No problem there, it really is my philosophy and approach most of the time but that doesn't mean it is the only philosophy or approach to take. And like I said, I often have to reconsider whether I'm thinking 'radio mix' vs. 'album mix'.
But I do find it interesting that it seems many folks here may hear the music more than the lyrics. I really think this observation says it all...
djgout wrote:Anytime I'm driving with my fiance and we're listening to classic rock it drives me insane, she isn't a musician but knows the lyrics to every song on the radio, while I typically have no clue what the lyrics are but I can sing and play all the drum fills no sweat.
That is such a perfect encapsulation of why I happen to take the approach that I do:
Most people who listen to and enjoy our musical creations are not musicians.
Or at least, the people we (or at least I) usually want to reach are the non-musicians.

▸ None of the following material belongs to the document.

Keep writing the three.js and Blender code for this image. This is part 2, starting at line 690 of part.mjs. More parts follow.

They hear the words and the stories and that is what reaches them. That's why they love the recordings of Sinatra, or Elvis, or the Beatles, or Neil Diamond, or Garth Brooks, etc., etc.

But I also don't want to clog this up with discussions of whether one approach trumps another when really we all need to be able to handle both and know when each is appropriate. Well, and I guess it's good to be able to give & take with the clients to find a balance between what they expect and what we might expect.

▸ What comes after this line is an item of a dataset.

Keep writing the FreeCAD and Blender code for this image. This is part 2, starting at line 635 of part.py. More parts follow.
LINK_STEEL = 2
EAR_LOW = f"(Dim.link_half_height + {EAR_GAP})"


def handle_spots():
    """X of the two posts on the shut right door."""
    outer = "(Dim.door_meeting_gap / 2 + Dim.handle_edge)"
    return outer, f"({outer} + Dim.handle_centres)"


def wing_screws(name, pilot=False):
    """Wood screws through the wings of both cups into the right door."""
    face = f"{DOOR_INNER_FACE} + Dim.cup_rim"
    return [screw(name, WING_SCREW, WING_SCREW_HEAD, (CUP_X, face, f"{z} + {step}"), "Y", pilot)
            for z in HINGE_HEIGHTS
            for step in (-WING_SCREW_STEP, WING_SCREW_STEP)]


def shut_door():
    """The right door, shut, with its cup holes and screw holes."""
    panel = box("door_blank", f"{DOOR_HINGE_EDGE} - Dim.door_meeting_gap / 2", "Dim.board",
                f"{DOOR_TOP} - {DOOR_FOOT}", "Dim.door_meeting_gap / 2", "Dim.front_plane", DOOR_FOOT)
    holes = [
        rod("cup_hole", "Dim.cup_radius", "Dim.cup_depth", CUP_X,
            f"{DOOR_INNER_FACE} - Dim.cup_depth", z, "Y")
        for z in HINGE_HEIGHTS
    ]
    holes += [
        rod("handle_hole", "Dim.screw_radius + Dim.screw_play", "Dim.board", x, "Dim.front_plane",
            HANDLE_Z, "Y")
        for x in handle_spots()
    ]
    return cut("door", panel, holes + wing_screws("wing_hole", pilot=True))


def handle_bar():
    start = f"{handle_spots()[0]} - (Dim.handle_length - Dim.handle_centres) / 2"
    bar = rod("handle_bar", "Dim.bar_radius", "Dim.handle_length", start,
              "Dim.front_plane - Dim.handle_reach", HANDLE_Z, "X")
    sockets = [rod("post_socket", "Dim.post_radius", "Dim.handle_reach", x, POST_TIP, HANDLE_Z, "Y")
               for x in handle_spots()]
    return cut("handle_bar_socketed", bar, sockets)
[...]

What's more important here is getting back to the OP's issue of making the lyrics stand out.
I wish I could give a blanket statement like they try to do in most text books or product catalogs like, "give a 3dB boost to 4kHz to increase vocal clarity". Unfortunately that is a fantastically generic solution that I've really never found to work. And what's more, it is built-in to damn near every microphone any of us will ever own. That's great if we were only ever recording solo voice, but when we stick a mic with a built-in 4k boost in front of a guitar amplifier, then we increase how much that guitar will interfere in that "range of vocal clarity". Plus that range is really just the home of articulation, not so much the tone and timbre which seem to come more from the fundamental frequencies and first few harmonics. And a lot of mics can over-emphasize the higher frequencies up around 8k-10k which brings out the sibilant 'S' & 'T' sounds that can be almost the opposite of vocal clarity.
But with all that in mind, it can help out with bringing vocals to the front when that is what is needed.
Personally, I start by picking the best microphone match to the voice I'm recording. I look for one that will reach in and grab all of the best qualities of that voice and reject all the worst qualities. That sounds great in abstract, but it's not the easiest thing to do. Some voices need me to reach into the low-mids, others the mid-mids, and others the high mids. Some voices need the clarity bump, while others down. Some people have lots of lispy 'S' sounds at 6k, some at 9k, some at 12k, and others have barely any at all. Sometimes I can find the right tone but need to turn the mic off axis to reduce the sibilance. Every voice is quite uniquely different, and although I might use the same mic on several people, it might be for quite different reasons, and once you figure on a couple preamp options it gets even more complex. Either way, I take that approach so I can maximize the good stuff and minimize the bad before I even hit the recorder.
Now once the stuff is recorded, it's important to make a hole for the vocals among the instruments, and as it happens, I think a big part of that hole has to be from about 1k to 10k, and two of the biggest opponents in that spectrum are guitar distortion and cymbals. If I can catch those on the way in and tame or thin the distortion a little at the amp or the mic, and choose the overheads carefully it will help. Otherwise, EQ is helpful, and I try to cut those areas before hitting any compressors. Actually for really dense mixes I might EQ, then compress, then EQ again and compress again to get the vocals right where they need to land without sounding like anything is too obvious.
Another helpful thing I've found is separating my reverb into one feed for close, early reflections and another for the long reverb. Reverb in general tends to make things sound more distant and/or like it is in a bigger space, and while I might want the vocals to sound like they are in a big space, I don't want them to sound distant, and I don't want the reverb to cloud the intelligibility. So splitting between two reverbs allows me to dial in just the right amount of send to the early reflections, and just enough to the long reverb (which has just enough pre-delay to have it hang behind the dry vocals. Then the blend of dry, close, and long are tweaked along the way as the mix comes together. Oh, and those aren't ever 'exclusively vocal' reverb feeds, I use the same ones for the rest of the band to give the illusion that they are all within the same soundscape.

I know that's not really much of an exact formula; it can't be. But at least it is a set of tools that I've found will work to accomplish this task fairly well.